* [Structured object records]:

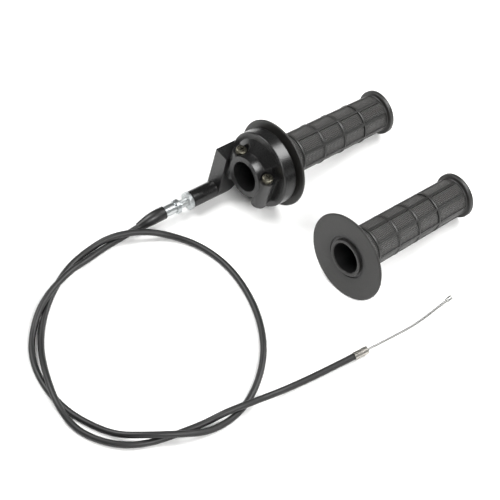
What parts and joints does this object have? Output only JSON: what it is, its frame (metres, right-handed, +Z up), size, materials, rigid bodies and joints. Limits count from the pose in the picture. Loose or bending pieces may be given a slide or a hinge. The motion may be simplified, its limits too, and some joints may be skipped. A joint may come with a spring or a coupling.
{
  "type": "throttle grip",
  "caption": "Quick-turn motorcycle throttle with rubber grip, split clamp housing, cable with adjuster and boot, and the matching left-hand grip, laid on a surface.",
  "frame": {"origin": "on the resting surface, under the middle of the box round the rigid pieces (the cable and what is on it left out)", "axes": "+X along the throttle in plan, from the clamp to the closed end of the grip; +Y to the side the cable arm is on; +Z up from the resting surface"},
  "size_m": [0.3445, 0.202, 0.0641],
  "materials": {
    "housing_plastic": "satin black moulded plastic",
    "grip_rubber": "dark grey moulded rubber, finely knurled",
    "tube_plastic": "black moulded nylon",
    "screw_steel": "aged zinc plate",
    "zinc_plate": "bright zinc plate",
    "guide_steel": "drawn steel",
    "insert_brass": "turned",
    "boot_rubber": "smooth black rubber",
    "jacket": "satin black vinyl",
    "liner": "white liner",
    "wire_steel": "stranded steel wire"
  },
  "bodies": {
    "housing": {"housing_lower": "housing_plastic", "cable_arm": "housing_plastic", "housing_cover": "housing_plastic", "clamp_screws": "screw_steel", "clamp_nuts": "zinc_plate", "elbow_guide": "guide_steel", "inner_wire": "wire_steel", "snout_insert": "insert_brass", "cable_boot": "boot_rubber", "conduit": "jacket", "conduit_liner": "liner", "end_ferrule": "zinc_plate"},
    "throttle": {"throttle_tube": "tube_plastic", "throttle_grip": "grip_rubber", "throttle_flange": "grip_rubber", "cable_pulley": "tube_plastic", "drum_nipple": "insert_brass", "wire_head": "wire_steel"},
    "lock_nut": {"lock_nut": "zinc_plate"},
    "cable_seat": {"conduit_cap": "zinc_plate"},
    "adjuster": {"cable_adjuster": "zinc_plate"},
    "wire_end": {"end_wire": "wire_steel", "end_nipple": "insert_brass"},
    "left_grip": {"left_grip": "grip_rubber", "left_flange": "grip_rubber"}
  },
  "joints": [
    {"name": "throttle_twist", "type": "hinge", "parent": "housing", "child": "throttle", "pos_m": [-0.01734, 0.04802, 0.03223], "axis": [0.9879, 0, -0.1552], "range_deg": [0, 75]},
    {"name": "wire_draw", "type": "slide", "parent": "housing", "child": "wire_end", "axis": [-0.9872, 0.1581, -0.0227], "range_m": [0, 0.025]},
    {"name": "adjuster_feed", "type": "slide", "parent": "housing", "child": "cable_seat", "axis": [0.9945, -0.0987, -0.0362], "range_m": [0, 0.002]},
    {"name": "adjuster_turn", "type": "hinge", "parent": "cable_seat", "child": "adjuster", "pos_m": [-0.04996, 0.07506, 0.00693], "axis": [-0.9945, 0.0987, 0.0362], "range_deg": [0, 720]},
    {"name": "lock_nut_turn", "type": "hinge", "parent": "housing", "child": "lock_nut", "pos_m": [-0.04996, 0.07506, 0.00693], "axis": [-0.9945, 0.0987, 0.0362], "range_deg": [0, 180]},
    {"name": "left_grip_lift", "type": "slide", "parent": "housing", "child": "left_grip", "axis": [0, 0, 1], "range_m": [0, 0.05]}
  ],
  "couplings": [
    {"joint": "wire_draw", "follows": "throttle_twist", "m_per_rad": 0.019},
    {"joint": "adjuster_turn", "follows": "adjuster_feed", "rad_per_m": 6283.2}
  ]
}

---

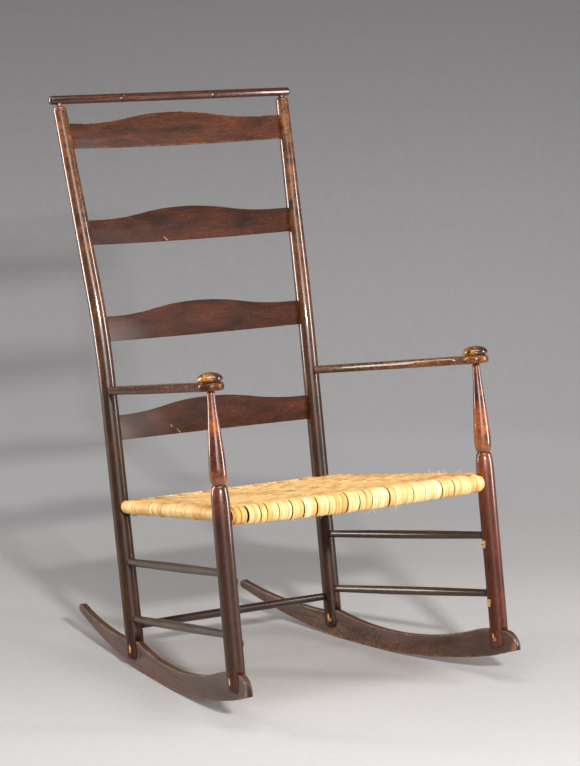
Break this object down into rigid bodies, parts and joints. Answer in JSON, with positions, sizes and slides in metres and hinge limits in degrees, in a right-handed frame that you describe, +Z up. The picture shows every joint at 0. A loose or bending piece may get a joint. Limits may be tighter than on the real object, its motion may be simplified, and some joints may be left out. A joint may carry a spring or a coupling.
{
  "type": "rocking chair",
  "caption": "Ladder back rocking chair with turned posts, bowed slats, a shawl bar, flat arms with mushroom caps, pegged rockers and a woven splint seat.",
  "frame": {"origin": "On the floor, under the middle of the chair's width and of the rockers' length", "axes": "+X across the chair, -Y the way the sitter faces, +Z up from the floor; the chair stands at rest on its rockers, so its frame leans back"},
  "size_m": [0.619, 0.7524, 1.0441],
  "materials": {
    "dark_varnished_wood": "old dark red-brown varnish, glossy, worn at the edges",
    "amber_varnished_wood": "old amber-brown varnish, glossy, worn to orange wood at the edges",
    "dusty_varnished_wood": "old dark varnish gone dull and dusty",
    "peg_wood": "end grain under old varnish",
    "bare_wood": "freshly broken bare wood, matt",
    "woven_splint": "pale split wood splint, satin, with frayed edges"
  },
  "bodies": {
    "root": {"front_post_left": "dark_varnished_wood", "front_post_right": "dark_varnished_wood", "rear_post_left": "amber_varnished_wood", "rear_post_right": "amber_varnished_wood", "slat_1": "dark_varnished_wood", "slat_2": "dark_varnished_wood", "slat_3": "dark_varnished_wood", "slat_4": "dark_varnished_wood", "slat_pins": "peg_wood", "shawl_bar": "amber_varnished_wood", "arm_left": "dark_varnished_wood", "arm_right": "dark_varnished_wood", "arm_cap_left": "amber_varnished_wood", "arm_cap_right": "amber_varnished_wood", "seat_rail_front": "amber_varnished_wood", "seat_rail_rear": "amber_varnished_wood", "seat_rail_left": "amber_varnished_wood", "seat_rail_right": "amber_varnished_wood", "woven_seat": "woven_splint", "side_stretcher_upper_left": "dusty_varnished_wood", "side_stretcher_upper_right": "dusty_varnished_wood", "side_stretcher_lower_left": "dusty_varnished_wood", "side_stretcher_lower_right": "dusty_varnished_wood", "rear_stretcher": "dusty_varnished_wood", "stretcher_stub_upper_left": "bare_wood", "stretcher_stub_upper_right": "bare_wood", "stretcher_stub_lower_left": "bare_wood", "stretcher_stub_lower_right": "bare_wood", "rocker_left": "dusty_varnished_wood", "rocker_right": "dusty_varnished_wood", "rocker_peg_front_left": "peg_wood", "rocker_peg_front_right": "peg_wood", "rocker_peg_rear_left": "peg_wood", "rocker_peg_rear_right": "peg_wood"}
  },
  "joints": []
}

--

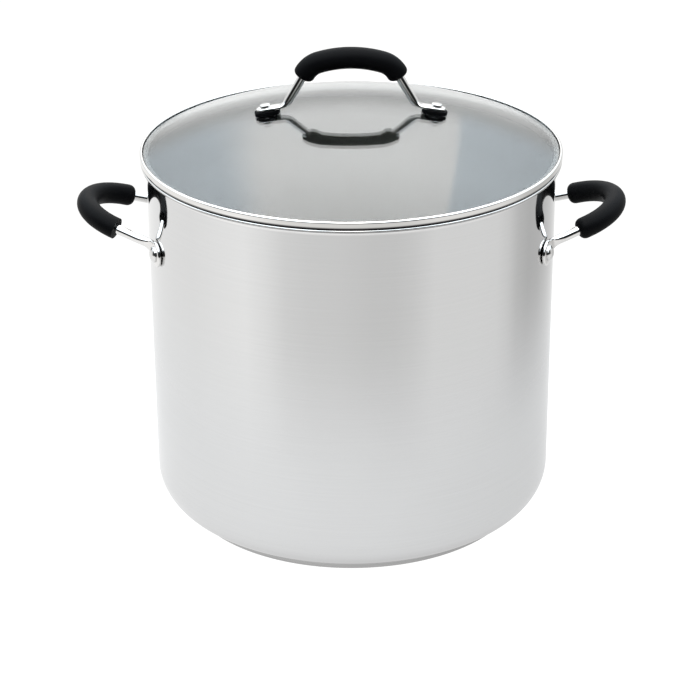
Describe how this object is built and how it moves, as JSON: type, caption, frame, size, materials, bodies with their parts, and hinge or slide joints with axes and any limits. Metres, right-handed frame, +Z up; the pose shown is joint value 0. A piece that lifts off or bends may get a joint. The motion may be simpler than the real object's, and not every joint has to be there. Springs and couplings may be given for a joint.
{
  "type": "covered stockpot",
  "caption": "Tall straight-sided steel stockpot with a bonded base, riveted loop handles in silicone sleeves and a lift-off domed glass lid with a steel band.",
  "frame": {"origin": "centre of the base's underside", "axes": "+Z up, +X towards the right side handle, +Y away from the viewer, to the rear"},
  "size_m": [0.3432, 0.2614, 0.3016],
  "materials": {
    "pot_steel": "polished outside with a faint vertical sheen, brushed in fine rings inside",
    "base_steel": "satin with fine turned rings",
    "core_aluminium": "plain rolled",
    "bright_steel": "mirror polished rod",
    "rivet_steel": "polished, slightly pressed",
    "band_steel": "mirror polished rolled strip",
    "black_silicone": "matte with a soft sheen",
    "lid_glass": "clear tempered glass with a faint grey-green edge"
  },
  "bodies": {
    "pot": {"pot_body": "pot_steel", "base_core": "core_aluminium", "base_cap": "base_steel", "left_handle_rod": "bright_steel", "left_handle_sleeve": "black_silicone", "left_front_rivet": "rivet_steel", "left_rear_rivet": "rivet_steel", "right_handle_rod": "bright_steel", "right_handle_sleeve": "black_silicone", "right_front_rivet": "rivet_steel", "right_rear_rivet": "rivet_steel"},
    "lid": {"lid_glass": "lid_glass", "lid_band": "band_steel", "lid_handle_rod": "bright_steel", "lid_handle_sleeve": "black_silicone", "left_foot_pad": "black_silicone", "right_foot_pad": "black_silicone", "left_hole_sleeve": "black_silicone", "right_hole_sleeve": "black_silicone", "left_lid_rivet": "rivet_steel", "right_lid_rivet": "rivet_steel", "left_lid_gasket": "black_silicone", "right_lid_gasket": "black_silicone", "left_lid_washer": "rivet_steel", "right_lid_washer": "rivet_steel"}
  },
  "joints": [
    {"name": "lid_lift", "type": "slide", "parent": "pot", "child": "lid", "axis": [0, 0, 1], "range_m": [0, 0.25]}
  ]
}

* [Written request]: Each line of the material above either contains the word "parts" or does not; state how many do, and nothing else.

* [The completed task]: 3